Da ciò ne consegue che, se abbiamo attenzione alla sostenibilità ambientale intesa come rispetto dei bisogni delle piante che crescono dalla terra e degli animali che alleviamo, e contemporaneamente sappiamo coinvolgere il personale su obiettivi chiari e condivisi, certamente porteremo a casa il risultato atteso, e cioè il risultato economico.

Come vedete tutto parte dalla terra per ritornare alla terra, in una sorta di circolarità che è il vero obiettivo di ogni processo che ha a cuore la continuità del sostegno economico delle famiglie. Famiglie che da molte generazioni popolano il comparto della produzione del latte destinato alla produzione di formaggio Parmigiano Reggiano, sempre con l’occhio attento al territorio e alle relazioni sociali necessarie per la gestione di una intera filiera (terra, stalla, caseificio, spaccio).

La terra è un complesso sistema vivente frutto di un potente equilibrio di micro e macro minerali e organismi che la compongono e le piante che crescono su di essa hanno bisogno di questi nutrienti per esprimere al meglio la loro potenzialità di crescita qualitativa e quantitativa finalizzata alla dieta ottimale del bovino. Orbene, il concime/ammendante ottimale per sostenere un tale equilibrio è senza dubbio il letame che a sua volta è il frutto dell’attività fisiologico-digestiva della nostra vacca.

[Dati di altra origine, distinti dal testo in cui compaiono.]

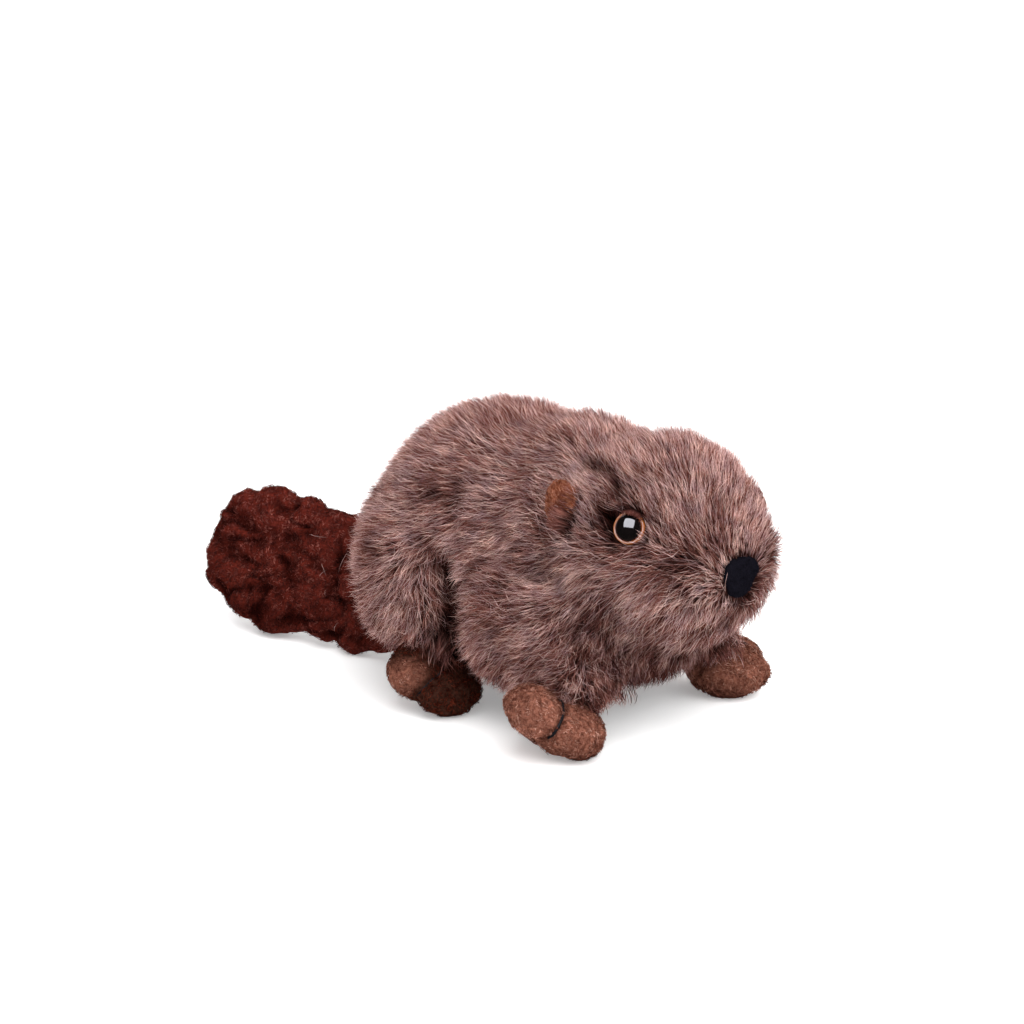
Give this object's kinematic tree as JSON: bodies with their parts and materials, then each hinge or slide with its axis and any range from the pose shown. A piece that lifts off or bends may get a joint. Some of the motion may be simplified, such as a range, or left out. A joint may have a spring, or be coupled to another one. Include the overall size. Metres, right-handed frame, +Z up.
{
  "type": "plush toy beaver",
  "caption": "Stuffed long-pile plush toy beaver standing on splayed paws, with a flat padded tail, small ears, plastic eyes and a fabric nose.",
  "frame": {"origin": "on the floor, under the middle of the toy's bounding box", "axes": "+X the way the toy faces, from tail to nose; +Y its left; +Z up"},
  "size_m": [0.2752, 0.14, 0.1113],
  "materials": {
    "long_plush": "frosted taupe-brown long pile with dark roots and pale tips",
    "short_plush": "reddish-brown short napped pile",
    "tail_plush": "dark reddish-brown puffed curly pile",
    "eye_plastic": "glossy dome, black pupil with a thin amber ring",
    "nose_fabric": "near-black short woven fabric",
    "thread": "black stitching thread for the toe lines"
  },
  "bodies": {
    "root": {"trunk": "long_plush", "head": "long_plush", "haunch_left": "long_plush", "haunch_right": "long_plush", "front_leg_left": "long_plush", "front_leg_right": "long_plush", "front_paw_left": "short_plush", "front_paw_right": "short_plush", "hind_foot_left": "short_plush", "hind_foot_right": "short_plush", "ear_left": "short_plush", "ear_right": "short_plush", "tail": "tail_plush", "eye_left": "eye_plastic", "eye_right": "eye_plastic", "nose": "nose_fabric"}
  },
  "joints": []
}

Più foraggio di qualità, meno mangime e una riduzione dei costi che sorprende

Parliamo ora di numeri facendo riferimento a realtà esistenti sul territorio nel comprensorio del formaggio Parmigiano Reggiano. Esaminiamo questa tabella che mette a confronto due aziende, l’azienda A e l’azienda B.

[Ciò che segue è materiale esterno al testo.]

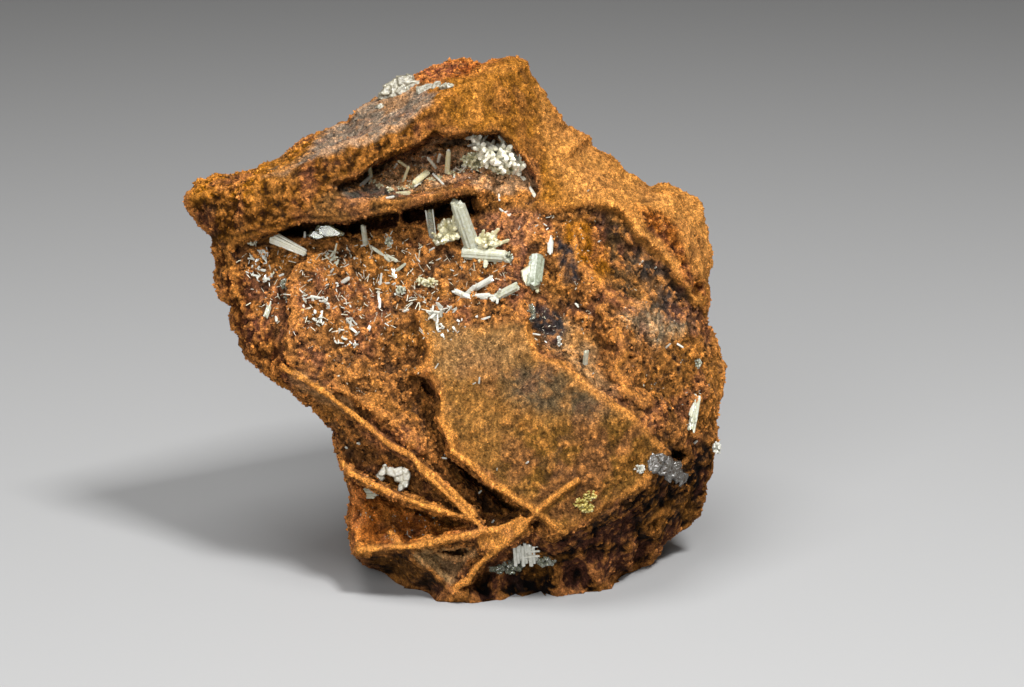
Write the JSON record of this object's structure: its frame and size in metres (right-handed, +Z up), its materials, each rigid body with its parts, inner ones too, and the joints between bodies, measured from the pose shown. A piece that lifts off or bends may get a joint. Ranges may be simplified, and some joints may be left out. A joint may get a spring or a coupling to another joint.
{
  "type": "mineral specimen",
  "caption": "Hand-sized lump of rusty boxwork limonite with pale prisms, sprays and crusts of clear crystals on its face, standing on a flat foot.",
  "frame": {"origin": "on the ground, under the middle of the specimen's box", "axes": "+Z up, away from the flat foot; -Y towards the viewer of the crystal face; +X to that viewer's right"},
  "size_m": [0.0682, 0.0461, 0.0647],
  "materials": {
    "limonite": "rough, earthy",
    "adamite": "glassy, fine lengthwise striations",
    "calcite": "greasy, cloudy"
  },
  "bodies": {
    "root": {"adamite_bent_prism": "adamite", "adamite_blocky_prism": "adamite", "adamite_centre_cluster": "adamite", "adamite_chip": "adamite", "adamite_cream_prism": "adamite", "adamite_crescent": "adamite", "adamite_crest_crust": "adamite", "adamite_east_prism": "adamite", "adamite_east_spray": "adamite", "adamite_edge_druse": "adamite", "adamite_falling_chain": "adamite", "adamite_fang_prism": "adamite", "adamite_foot_druse": "adamite", "adamite_fuzz_spray": "adamite", "adamite_grey_druse": "adamite", "adamite_gully_prism": "adamite", "adamite_hanging_prism": "adamite", "adamite_hollow_crust": "adamite", "adamite_left_prism": "adamite", "adamite_middle_knot": "adamite", "adamite_pale_druse": "adamite", "adamite_pale_knot": "adamite", "adamite_pale_prism": "adamite", "adamite_right_edge_prism": "adamite", "adamite_rim_druse": "adamite", "adamite_rods": "adamite", "adamite_sill_prism": "adamite", "adamite_slope_prism": "adamite", "adamite_slot_wedge": "adamite", "adamite_south_prism": "adamite", "adamite_south_spray": "adamite", "adamite_top_crust": "adamite", "adamite_twin_prisms": "adamite", "adamite_upper_knob": "adamite", "adamite_west_chain": "adamite", "adamite_west_rods": "adamite", "adamite_west_spray": "adamite", "adamite_white_chain": "adamite", "adamite_yellow_druse": "adamite", "calcite_corner": "calcite", "matrix": "limonite"}
  },
  "joints": []
}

È evidente che tali risultati si ottengono solo da aziende condotte con elevate capacità imprenditoriali, ma se entriamo nel dettaglio dei numeri vediamo che prendendo a riferimento l’ultimo indicatore (che riguarda il costo dei concentrati di tutta la mandria per q.le di latte prodotto) la differenza di 8 euro per q.le, moltiplicata per i q.li di latte prodotto annualmente, determina una differenza di oltre 200.000 euro.

Se facciamo lo stesso calcolo, ma considerando il peso di concentrati utilizzati da tutta la mandria (rimonta + vacche) scopriamo che il consumo medio dei concentrati per 100 kg  di latte portato al caseificio è di 54 kg per l’azienda A e di 42 Kg per l’azienda B.

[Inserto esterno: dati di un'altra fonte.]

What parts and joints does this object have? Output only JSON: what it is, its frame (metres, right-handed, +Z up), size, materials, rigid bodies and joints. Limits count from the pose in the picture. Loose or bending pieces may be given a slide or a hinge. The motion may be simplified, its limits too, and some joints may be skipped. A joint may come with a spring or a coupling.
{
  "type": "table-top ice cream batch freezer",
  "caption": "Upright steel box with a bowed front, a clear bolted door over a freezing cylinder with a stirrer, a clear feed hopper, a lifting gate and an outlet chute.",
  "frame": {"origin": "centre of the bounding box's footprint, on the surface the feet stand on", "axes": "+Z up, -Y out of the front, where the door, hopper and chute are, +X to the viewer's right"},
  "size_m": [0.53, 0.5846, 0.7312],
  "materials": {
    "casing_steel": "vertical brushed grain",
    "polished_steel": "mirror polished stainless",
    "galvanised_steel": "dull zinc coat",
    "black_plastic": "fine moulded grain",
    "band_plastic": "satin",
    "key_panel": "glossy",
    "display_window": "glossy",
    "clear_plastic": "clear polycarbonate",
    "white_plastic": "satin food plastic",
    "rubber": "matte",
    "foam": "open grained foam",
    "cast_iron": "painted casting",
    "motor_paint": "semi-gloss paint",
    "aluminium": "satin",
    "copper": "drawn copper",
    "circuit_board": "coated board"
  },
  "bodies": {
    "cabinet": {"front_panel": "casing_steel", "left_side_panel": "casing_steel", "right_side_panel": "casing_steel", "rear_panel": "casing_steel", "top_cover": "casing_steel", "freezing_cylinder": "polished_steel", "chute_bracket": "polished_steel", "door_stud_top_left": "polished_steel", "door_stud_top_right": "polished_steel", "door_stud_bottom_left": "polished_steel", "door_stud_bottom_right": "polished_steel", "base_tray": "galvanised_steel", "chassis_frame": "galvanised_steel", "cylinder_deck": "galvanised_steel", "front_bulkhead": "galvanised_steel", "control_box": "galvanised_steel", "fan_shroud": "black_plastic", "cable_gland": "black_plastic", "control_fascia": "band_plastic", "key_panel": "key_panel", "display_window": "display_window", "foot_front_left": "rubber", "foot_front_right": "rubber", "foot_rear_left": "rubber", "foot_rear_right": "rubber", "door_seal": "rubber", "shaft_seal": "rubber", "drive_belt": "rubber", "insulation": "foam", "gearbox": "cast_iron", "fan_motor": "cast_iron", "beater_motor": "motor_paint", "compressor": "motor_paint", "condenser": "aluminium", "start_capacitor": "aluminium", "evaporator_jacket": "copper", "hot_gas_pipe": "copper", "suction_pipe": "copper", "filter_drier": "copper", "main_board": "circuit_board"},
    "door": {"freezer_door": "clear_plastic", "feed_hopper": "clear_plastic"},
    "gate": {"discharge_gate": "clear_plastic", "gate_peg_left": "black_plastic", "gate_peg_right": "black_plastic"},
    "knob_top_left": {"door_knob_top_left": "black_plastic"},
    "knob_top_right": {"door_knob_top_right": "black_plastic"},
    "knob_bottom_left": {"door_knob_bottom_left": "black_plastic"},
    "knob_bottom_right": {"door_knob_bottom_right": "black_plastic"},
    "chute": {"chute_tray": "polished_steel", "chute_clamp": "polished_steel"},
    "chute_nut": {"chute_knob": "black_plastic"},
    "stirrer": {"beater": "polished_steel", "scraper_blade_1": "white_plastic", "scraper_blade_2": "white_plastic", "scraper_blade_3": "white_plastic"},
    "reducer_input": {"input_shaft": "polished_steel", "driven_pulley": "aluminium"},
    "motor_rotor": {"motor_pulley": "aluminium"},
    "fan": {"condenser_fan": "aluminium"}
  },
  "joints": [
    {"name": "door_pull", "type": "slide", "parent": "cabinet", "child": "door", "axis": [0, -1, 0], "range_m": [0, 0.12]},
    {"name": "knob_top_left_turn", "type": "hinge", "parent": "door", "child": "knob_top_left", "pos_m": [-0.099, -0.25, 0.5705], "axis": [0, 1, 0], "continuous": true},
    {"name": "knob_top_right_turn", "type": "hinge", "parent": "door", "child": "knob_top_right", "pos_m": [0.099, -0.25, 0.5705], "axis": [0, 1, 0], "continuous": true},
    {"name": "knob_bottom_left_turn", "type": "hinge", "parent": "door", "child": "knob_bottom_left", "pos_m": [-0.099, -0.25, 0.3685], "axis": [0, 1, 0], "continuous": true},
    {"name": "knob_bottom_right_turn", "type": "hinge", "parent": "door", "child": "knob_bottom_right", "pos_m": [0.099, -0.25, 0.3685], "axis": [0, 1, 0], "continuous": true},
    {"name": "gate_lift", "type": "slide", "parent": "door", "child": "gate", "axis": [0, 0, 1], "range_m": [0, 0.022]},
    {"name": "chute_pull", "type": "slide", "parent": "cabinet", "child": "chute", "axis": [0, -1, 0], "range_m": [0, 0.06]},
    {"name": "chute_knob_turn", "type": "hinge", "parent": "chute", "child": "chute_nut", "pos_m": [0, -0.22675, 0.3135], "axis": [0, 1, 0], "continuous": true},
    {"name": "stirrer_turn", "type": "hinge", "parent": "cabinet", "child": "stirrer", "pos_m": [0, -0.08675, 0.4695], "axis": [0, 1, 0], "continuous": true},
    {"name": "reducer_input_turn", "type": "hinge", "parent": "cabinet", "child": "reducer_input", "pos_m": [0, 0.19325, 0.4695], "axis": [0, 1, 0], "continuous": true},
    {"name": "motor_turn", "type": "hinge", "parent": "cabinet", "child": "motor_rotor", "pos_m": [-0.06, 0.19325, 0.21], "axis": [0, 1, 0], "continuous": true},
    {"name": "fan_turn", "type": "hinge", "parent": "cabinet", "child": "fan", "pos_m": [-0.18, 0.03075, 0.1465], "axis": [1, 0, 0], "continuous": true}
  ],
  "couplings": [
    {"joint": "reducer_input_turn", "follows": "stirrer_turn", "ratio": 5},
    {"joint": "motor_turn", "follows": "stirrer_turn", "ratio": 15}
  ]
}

Tale differenza è il frutto di diverse concause, ma quella di gran lunga più importante sta nella qualità dei foraggi. Infatti, le razioni dell’azienda B hanno mediamente una quantità di foraggio del 20% superiore all’az. A.

Certamente osserverete che c’è un maggiore costo per la produzione più alta di foraggio, ed è anche vero, ma il patrimonio delle macchine e del lavoro umano è già presente in azienda; perciò, è solo la parte minoritaria dei costi variabile che risente di tale condizione.

I dati relativi alla qualità del latte sono importanti, non solo perché determinano la resa in formaggio ma anche per testimoniare che gli animali che hanno una potente attività ruminale celluloso-litica possono sostenere elevate produzioni con altrettanto elevata qualità.

Non solo costi alimentari. Parliamo di rimonta

Da quanto detto si evince che i costi alimentari possono determinare delle significative differenze di efficienza anche in aziende con alti standard di imprenditorialità, ma se espandiamo la riflessione è possibile capire facilmente che una mandria sana può raggiungere elevate economicità anche su altre voci di costo.

Primo fra tutti il costo della rimonta. Una mandria sana può spostare il numero medio dei parti per vacca da 2.5 fino a 3.0 potendo così lavorare con un tasso di rimonta del 25%, piuttosto che del 30%, e se ipotizziamo l’età delle manze al parto di 25 mesi, calcoliamo una riduzione di 10 manze ogni anno ogni 100 vacche presenti.

Sappiamo con certezza che una manza al parto costa, solo di alimentazione, circa 1.500 euro (oggi anche 1.700) e con gli altri costi può arrivare a ben oltre 2.000 euro. Quindi, il risparmio su una mandria di 200 capi (lattazione + asciutta) comporta una contrazione di almeno 40.000 euro per anno

Ovviamente ci sarà una ottimizzazione anche dei costi sanitari legati alle minori patologie (mastiti), ai farmaci, ai costi veterinari…

Infine credo che possiamo tranquillamente affermare che produrre foraggi di buona e ottima qualità valga certamente la pena dell’impegno profuso per le scelte varietali, le tecniche colturali, le tecniche di fienagione, le tecniche di conservazione e stoccaggio, per arrivare finalmente alla bocca dell’animale e da lì iniziare un nuovo fantastico percorso per ritornare circolarmente alla terra di partenza, senza mai dimenticare di avere prodotto latte e formaggio, tanto preziosi per il benessere delle persone.